Eusebius provides a commentary in his renown book “on Church History” on the New Testament writings accepted or rejected in different Christian communities. He also includes a list of writings that were considered dubious. As Eusebius puts it,

“1. […] it is proper to sum up the writings of the New Testament which have been already mentioned. First then must be put the holy quaternion of the Gospels; following them the Acts of the Apostles… the epistles of Paul… the epistle of John… the epistle of Peter… After them is to be placed, if it really seem proper, the Apocalypse of John, concerning which we shall give the different opinions at the proper time. These then belong among the accepted writings.

  1. Among the disputed writings [Antilegomena], which are nevertheless recognized by many, are extant the so-called epistle of James and that of Jude, also the second epistle of Peter, and those that are called the second and third of John, whether they belong to the evangelist or to another person of the same name.
  2. Among the rejected writings must be reckoned also the Acts of Paul, and the so-called Shepherd, and the Apocalypse of Peter, and in addition to these the extant epistle of Barnabas, and the so-called Teachings of the Apostles; and besides, as I said, the Apocalypse of John, if it seem proper, which some, as I said, reject, but which others class with the accepted books.”

You certainly can see how some writings such as the Apocalypse of John was seen differently by different communities. The Catholic epistles were contested since the times of Eusebius (236-339). Syriac copies of the New Testament did not include the Catholic epistles until much later. Prominent figures such as Ephraim the Syrian and John Chrysostom used Bibles that only comprised Pauline literature including Hebrews without the Catholic epistles. Hebrews was another disputed book as its authorship was attributed to different first-century figures like Paul or Apollos, or an anonymous disciple of Paul or Barnabas.

Athanasius of Alexandria, in his 39th festal letter also mentions the books of the New Testament that are considered canonical. Athanasius’ list most resembles the canon of the New Testament we see in Bibles today. He says…

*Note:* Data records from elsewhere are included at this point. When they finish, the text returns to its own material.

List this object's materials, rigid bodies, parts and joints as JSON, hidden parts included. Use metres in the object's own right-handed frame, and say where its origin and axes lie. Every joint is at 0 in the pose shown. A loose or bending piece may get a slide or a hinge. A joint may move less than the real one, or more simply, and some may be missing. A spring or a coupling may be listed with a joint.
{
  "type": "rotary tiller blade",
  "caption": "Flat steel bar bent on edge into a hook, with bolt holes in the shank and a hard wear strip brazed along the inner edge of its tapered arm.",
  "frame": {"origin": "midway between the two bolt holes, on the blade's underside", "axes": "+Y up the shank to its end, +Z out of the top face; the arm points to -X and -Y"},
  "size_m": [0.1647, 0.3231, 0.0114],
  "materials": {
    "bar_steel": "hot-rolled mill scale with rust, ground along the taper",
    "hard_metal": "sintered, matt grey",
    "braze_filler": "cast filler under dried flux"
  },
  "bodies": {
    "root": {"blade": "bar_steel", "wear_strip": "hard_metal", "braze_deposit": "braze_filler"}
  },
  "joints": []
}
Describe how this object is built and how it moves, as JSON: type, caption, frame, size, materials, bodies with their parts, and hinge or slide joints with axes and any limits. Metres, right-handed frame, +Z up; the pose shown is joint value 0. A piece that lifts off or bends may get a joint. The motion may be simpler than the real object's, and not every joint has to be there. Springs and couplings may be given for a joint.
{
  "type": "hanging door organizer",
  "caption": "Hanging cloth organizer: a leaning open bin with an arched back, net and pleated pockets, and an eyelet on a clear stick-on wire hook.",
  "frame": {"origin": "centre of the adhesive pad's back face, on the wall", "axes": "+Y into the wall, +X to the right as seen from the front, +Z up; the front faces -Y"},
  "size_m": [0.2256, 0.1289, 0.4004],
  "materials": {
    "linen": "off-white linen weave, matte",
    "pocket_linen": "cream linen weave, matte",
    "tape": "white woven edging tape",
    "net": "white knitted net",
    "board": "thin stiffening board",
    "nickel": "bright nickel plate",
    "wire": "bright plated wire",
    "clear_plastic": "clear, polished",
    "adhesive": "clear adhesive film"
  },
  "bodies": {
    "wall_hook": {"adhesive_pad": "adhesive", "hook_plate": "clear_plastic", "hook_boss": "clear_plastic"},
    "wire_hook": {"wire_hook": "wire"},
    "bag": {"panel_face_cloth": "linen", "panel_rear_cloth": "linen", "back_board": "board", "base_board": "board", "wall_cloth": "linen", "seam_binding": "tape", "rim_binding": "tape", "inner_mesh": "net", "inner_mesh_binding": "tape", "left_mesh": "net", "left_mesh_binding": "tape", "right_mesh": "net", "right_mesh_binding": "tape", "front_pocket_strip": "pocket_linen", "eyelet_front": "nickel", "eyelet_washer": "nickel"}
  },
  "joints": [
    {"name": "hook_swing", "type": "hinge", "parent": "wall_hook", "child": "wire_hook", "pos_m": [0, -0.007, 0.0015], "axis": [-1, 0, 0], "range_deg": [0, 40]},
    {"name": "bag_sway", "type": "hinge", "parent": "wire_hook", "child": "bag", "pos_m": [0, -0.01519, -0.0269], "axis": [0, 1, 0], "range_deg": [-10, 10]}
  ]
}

5. Again it is not tedious to speak of the [books] of the New Testament. These are, the four Gospels, according to Matthew, Mark, Luke, and John. Afterwards, the Acts of the Apostles and Epistles (called Catholic), seven, viz. of James, one; of Peter, two; of John, three; after these, one of Jude. In addition, there are fourteen Epistles of Paul, written in this order. The first, to the Romans; then two to the Corinthians; after these, to the Galatians; next, to the Ephesians; then to the Philippians; then to the Colossians; after these, two to the Thessalonians, and that to the Hebrews; and again, two to Timothy; one to Titus; and lastly, that to Philemon. And besides, the Revelation of John.


  1. These are fountains of salvation, that they who thirst may be satisfied with the living words they contain. In these alone is proclaimed the doctrine of godliness. Let no man add to these, neither let him take ought from these. For concerning these the Lord put to shame the Sadducees, and said, ‘You are wrong, not knowing the Scriptures.’ And He reproved the Jews, saying, ‘Search the Scriptures, for these are they that testify of Me’ (Matthew 22:29; John 5:39.)’

It was apparent to readers of the four Gospel accounts that discrepancies and rough edges existed among the different accounts recording  similar events. How many were present at the multiplication of the loaves and fish? Five thousand or seven thousand? How many loaves were there? Five or seven? How many times did Jesus appear after His resurrection and to whom? These were questions that early Christians often asked but were not as concerned with compared to most modern hermeneutics since the emphasis was often laid more strongly on the narrative’s spiritual significance rather than its literal historicity. They continued to regard all four accounts as authoritative even as they struggled with such “stumbling blocks.” Attempts to harmonize such texts was prominent in the second and third centuries. As David Bentley Hart puts it,

“The four Gospels were regarded as authoritative from a very early date, though they were often read not as discrete documents, but in a combined, ‘harmonized’ form. The most virtuosic of these harmonies was called the Diatessaron (literally, taken from the four), which was the work of the Christian philosopher Tatian (185 AD), a second century Hellenized Syrian.”

Tatian of Adiabene sought to synthesize the material of the four gospels (that of Matthew, Mark, Luke, and John) into a single narrative accounting for the life, teachings, actions and Passion of Christ.

Someone like Origen of Alexandria claimed that these questions or “stumbling blocks” were placed providentially by the Holy Spirit that the reader may look for the deeper meaning reconciling these discrepancies. Origen would associate Christ’s words “Blessed are the peacemakers for they shall be called sons of God,” with theologians who would harmonize various texts of Scripture.

In the fourth century Jerome and Augustine also exchanged a dialogue regarding what books were to be included in the Old Testament especially the Greek books found in the Septuagint. The Church along with Augustine resolved the debate,  coming to the consensus that the Old Testament canon would include the Greek books such as Tobit and Maccabees, now known as deuterocanonical books.